3. The food was cheap. Well, cheap for full sit-down meal fair. You could get 2 plate specials and drinks for like $15 bucks. For college kids with no money, that is always an attractive proposition.

4. The food was always fucking good. At least back then. It was consistently great. Had New Orleans fair, so red beans on Monday, fried catfish on Friday. And it was great. And plus their omelets and shit were out of this world. Hell, I remember getting their chicken club a few times and it was great.

It was no wonder the place was packed. Like Sunday Morning…fuckin good luck. You had a pile of the church going crowd coming out of Greater St. Stephen’s piled into that joint (back when they were off of Jackson Ave). And every other time, the place was CRAWLING with the police. NOPD, Jefferson Parish, Causeway cops. You name it, they went there.



My wife, then girlfriend, first introduced me to the spot, and it became our regular haunt. It had magical properties.

God, I remember one night we went to our favorite sushi place, and it was one of those things where people ordered too much food, and I decided I was going to make up the difference and eat everything they didn’t. Well I got fucking sick.

Real bad. In retrospect, it was probably food poisoning, but I didn’t think that at the time. I thought I just ate too much raw fish, and my body just fucking rejected it. But, dear congregation, I was fucking played out. The next 24 hours was delirium. I didn’t go to class. I mostly just rolled around in my bed in pain. I remember I took the time out to watch a bootleg The Passion of the Christ that I downloaded from Limewire that must have been recorded in a theater in India (Devanagari subtitles). I felt like I had to watch it in order to hate on it, and being sick as fuck felt like the right fucking mental perspective. Spoiler alert: its fucking awful.

It got to be the next night, and I was just lost in my mind. I get a call at about midnight from my girlfriend (wife) telling me I have to go to Trolley Stop. That I needed it.

I managed to find the energy to get up and like slide down the stairs to my girlfriends waiting car.

I don’t remember what I ordered. I don’t remember eating.

I just remember the feeling afterwards. A million bucks. Was totally fine. Not just recovered but 1000x better.


It was like that with me and Trolley Stop. It became like punctuation mark in the sentences of my college life. Came home from an interview (went to trolley stop). Studied for an exam (at Trolley Stop).

Once I moved off campus, it was a hub. The meetup spot. I once famously declared “Do you know how many second dinner’s I’ve had!”

Cause all those second dinners were at Trolley Stop.



After Katrina…It did kind of fade from my life a bit. But that was mostly a reaction to my graduate year at college. Katrina was basically a wasted year between internships and my semester in exile (a future blog post for sure).

My masters year was off on my own in a new apartment with no one around. Still went to Trolley Stop with my grand parents from time to time, but it wasn’t the same. They stopped being 24 hours (not sure if they ever went back). The food was good, but I found it hit or miss at that point. Not sure if it was the storm or the year, but it lost some of its luster.

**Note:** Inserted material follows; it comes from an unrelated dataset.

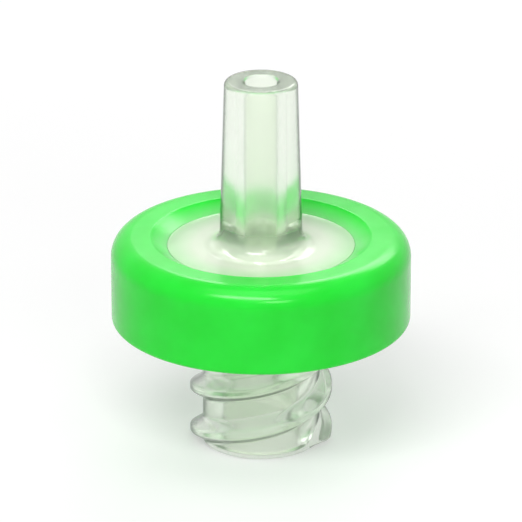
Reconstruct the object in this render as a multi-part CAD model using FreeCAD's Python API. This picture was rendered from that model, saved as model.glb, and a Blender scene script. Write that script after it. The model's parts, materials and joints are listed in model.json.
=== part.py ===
import FreeCAD, Part
import math
import os

# Overmoulded syringe filter with a 13 mm membrane, in millimetres.
# The filter's axis is the Z axis. It stands on the mouth of its female luer-lock
# inlet, which lies in the plane z = 0, and its male luer-slip outlet points up.

# ---- membrane and the stack that clamps it ----
MEMBRANE_DIAMETER = 13.0
MEMBRANE_THICKNESS = 0.15
MEMBRANE_CLEARANCE = 0.05      # around the membrane's edge, in its seat
CLAMP_WIDTH = 0.9              # width of the membrane's edge that the halves hold
RIM_WALL = 0.45                # wall of the halves outside the membrane's seat
INLET_RIM_THICKNESS = 1.325
OUTLET_RIM_THICKNESS = 1.325
WINDOW_STEP = 0.5              # how far each window stands out from its rim

# ---- overmould ring ----
RING_WALL = 1.15               # outside the rims
LIP_THICKNESS = 1.0            # over each rim
LIP_GRIP = 1.9                 # how far each lip reaches in from the rims' edge
LIP_BEVEL_WIDTH = 0.9          # slope that leads from a lip's face down to the window
INLET_EDGE_ROUNDING = 0.25
OUTLET_EDGE_ROUNDING = 1.1
LIP_ROUNDING = 0.12

# ---- inlet: female luer lock ----
INLET_LENGTH = 7.1             # mouth to the ring's lower face
LUER_TAPER = 0.06              # change of diameter for each unit of length
SOCKET_MOUTH_DIAMETER = 4.28
SOCKET_FLOOR = 1.375           # wall between the socket and the inlet chamber
SOCKET_CHAMFER = 0.15
HUB_ROUNDING = 0.2
THREAD_CREST_DIAMETER = 7.8
THREAD_DEPTH = 0.7             # crest to root, where the plain hub is
THREAD_LEAD = 5.0
THREAD_STARTS = 2
THREAD_CREST_WIDTH = 0.45
THREAD_BASE_WIDTH = 1.4
THREAD_CREST_ROUNDING = 0.3
THREAD_RUN_IN = 0.05           # plain length of the hub before the thread begins
THREAD_LEAD_IN = 0.4           # height over which a ridge rises from root to crest
THREAD_PHASE = 0.62            # height at which a crest crosses the +X side
THREAD_SEAM_ANGLE = 70         # keeps the ridges' own seams off the hub's seam
FOOT_MARGIN = 0.6              # window left clear round the cone that leads to the hub
FOOT_HEIGHT = 1.5
FOOT_ROUNDING = 0.5
ORIFICE_DIAMETER = 2.2         # from the socket to the inlet chamber

# ---- inlet chamber ----
INLET_CHAMBER_DEPTH = 0.45
INLET_RIB_COUNT = 8
INLET_RIB_WIDTH = 0.4
INLET_RIB_HEIGHT = 0.3
INLET_RIB_START = 1.7          # radius at which the ribs begin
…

If memory serves, my last meal there was some time right after I graduated on a Sunday morning. And it was packed, and I remember it being just as good as it ever was.


And you know what, those are the memories I will keep forever. I don’t need to even think about the downturn. I never went in the struggle years. I hadn’t been there in at least 15 years. Never saw the redesign. Never went when that old couple wasn’t running the joint. Never went during the new menu.

That’s probably for the best.

Trolley Stop, you will live on…at least in this preacher’s memory…eternal. Shiny and chrome. Forever open. Forever welcoming. Right down the street car line.